» **LISTED RECORDS**
- - - - -

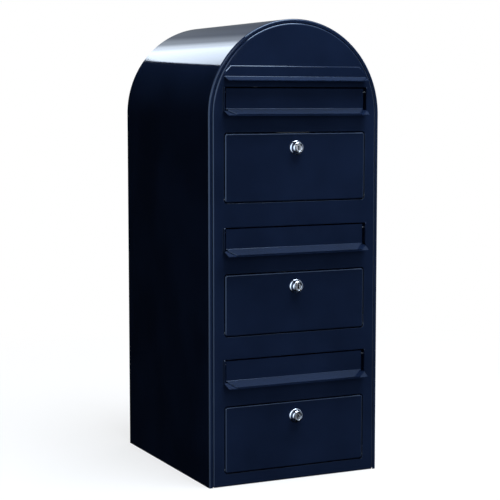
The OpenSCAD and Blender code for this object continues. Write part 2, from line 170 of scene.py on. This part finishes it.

- - - - -

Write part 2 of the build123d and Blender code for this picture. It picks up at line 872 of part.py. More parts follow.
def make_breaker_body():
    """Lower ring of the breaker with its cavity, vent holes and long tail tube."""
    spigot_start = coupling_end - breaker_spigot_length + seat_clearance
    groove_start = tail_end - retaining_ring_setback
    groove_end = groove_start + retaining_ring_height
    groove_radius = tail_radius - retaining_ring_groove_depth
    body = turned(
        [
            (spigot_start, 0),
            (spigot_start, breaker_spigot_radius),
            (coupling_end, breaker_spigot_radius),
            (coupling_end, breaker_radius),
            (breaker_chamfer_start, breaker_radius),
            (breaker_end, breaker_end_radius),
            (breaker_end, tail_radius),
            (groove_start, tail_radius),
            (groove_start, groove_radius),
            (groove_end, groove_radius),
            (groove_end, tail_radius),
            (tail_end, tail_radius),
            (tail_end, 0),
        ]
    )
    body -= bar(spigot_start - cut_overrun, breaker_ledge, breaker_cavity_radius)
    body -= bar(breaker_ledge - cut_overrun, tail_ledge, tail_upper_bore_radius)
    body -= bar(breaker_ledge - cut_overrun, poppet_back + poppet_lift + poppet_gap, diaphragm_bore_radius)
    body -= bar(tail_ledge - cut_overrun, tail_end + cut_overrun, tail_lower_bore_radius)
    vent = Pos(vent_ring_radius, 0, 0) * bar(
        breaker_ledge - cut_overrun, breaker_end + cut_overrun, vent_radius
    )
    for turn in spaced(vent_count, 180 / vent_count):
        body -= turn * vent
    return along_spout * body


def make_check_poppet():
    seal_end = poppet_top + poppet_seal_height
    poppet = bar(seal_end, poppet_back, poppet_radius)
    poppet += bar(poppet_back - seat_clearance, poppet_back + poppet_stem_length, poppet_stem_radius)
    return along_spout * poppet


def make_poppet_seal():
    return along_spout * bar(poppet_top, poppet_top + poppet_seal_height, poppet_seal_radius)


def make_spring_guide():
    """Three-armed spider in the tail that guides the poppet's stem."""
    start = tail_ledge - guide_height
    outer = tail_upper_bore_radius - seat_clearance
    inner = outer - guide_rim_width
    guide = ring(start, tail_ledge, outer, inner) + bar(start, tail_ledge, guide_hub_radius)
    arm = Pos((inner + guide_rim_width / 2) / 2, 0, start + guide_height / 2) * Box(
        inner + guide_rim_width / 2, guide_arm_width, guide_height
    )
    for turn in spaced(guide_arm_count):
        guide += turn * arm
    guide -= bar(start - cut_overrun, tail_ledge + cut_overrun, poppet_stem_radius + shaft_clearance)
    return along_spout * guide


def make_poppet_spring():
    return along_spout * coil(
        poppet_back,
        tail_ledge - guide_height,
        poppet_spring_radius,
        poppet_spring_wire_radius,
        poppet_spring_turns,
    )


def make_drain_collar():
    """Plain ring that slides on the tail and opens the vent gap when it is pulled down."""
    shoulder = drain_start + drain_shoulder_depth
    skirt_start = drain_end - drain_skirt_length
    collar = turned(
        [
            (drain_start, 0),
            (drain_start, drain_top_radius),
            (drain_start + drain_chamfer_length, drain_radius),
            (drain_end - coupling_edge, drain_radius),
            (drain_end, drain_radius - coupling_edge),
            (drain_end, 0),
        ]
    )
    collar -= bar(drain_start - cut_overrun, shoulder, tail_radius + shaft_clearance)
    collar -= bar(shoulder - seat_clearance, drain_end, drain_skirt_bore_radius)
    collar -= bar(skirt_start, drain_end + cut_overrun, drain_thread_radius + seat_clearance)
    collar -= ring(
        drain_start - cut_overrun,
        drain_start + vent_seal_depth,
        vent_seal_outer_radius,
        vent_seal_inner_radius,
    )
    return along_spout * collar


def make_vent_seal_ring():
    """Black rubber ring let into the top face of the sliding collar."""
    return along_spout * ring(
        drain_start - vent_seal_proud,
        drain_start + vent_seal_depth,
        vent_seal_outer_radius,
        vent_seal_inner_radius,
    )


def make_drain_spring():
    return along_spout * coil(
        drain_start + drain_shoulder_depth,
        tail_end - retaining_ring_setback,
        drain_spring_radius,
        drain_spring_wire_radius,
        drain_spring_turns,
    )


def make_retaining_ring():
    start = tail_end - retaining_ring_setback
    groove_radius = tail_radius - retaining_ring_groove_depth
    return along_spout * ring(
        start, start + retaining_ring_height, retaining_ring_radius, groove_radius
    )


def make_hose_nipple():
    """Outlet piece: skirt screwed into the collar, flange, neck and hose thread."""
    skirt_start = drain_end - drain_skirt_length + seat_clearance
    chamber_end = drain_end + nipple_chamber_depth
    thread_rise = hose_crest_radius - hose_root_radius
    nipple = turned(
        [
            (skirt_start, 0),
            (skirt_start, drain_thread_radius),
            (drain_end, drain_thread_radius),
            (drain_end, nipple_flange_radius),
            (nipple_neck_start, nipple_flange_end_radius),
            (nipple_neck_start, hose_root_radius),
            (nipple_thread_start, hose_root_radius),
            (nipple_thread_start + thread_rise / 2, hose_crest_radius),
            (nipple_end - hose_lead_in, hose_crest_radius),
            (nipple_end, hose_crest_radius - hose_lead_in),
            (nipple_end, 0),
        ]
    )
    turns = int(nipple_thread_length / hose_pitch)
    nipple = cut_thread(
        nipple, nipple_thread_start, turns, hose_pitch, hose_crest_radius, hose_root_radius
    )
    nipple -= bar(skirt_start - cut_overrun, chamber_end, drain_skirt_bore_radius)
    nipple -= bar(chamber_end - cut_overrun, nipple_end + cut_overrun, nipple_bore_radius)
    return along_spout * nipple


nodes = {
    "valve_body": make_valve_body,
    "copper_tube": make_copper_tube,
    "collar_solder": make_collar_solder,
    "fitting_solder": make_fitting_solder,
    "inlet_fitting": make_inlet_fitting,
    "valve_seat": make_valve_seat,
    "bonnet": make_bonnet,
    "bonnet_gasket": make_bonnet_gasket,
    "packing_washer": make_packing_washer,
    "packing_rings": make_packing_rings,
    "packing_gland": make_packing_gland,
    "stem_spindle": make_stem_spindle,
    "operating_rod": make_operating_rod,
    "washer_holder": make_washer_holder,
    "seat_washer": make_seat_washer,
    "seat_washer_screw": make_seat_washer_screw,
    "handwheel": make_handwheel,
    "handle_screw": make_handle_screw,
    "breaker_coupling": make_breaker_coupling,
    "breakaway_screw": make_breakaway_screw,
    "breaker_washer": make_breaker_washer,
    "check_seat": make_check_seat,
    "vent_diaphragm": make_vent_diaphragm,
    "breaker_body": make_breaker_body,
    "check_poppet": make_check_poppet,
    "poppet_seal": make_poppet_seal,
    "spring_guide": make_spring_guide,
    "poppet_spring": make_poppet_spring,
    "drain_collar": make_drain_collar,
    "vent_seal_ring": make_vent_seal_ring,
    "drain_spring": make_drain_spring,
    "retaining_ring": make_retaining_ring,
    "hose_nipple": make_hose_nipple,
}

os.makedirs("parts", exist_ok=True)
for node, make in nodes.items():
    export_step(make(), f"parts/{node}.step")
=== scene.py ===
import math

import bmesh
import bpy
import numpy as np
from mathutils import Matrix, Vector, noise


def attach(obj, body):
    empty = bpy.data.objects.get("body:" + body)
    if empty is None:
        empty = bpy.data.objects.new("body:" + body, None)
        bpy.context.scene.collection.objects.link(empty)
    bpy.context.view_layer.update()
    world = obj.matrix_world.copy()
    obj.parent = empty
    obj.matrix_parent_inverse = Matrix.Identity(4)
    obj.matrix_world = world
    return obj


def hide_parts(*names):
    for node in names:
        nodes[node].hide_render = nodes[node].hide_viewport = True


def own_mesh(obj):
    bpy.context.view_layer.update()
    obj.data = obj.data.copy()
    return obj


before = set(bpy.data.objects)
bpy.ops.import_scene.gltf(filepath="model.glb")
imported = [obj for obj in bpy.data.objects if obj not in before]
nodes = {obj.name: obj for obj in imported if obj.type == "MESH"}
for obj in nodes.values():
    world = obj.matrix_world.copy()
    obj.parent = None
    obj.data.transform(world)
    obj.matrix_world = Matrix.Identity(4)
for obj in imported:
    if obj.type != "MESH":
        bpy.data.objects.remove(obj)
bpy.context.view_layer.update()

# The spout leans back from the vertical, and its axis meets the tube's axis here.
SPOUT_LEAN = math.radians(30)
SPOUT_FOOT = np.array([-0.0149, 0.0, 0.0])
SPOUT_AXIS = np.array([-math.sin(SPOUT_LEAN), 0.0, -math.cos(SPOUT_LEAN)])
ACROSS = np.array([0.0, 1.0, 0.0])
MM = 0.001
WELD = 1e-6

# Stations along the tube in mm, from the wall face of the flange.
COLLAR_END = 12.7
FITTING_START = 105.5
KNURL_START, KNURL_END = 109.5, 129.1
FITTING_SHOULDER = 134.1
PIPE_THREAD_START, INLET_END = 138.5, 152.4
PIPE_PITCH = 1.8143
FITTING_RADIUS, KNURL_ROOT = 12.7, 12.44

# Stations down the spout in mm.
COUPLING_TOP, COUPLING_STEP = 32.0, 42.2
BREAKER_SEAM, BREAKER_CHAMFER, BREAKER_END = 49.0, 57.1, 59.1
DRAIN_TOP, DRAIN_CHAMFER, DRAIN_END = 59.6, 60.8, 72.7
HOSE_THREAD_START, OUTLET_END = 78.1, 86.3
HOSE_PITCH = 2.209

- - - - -

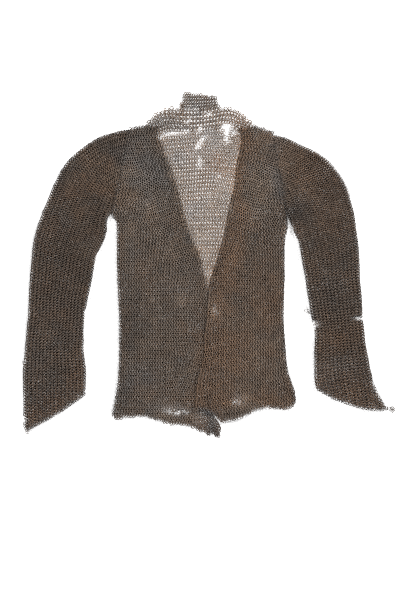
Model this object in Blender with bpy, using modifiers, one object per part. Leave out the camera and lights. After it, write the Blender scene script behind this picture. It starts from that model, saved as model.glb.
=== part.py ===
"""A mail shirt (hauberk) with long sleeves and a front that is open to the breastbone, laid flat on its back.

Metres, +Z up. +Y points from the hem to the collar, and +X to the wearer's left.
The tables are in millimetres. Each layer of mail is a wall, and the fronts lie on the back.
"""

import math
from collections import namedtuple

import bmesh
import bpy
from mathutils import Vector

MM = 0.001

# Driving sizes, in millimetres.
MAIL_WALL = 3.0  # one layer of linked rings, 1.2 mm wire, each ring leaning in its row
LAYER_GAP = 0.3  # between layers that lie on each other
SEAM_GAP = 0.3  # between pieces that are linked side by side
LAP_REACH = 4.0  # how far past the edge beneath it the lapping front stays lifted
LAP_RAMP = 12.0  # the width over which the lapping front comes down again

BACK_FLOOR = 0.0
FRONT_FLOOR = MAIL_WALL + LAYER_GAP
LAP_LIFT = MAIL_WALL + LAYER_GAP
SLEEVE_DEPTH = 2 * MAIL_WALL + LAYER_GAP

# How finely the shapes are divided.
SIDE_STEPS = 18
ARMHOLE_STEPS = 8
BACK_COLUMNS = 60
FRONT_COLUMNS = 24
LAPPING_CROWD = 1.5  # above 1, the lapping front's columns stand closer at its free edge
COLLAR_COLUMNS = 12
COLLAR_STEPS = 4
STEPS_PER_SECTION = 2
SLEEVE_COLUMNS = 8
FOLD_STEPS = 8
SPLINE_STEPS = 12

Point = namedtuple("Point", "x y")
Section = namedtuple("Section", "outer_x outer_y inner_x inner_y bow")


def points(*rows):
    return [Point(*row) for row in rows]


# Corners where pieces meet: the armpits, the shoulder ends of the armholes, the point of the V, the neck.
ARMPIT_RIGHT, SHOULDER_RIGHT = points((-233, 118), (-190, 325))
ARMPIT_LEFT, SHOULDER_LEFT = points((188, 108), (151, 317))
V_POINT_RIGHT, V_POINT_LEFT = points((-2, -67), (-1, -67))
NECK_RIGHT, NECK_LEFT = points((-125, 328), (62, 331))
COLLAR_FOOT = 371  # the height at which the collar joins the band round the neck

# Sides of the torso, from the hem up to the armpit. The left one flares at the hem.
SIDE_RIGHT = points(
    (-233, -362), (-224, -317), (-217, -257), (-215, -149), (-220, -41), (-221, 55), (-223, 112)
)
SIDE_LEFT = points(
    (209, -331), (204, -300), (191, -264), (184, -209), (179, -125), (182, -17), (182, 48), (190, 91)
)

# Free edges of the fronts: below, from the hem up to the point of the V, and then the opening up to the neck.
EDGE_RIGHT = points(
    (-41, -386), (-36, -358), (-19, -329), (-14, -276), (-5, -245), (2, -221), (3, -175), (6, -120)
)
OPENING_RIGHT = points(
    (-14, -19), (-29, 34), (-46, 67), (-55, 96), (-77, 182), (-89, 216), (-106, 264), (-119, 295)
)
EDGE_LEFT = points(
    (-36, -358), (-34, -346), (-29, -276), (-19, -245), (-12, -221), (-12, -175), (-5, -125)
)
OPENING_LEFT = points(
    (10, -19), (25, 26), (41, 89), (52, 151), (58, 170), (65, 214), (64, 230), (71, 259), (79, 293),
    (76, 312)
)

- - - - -

» **PROBLEM TO SOLVE**
Select all lines in the listing that include the word "names".

» **OUTPUT BELOW**
def hide_parts(*names):
    for node in names:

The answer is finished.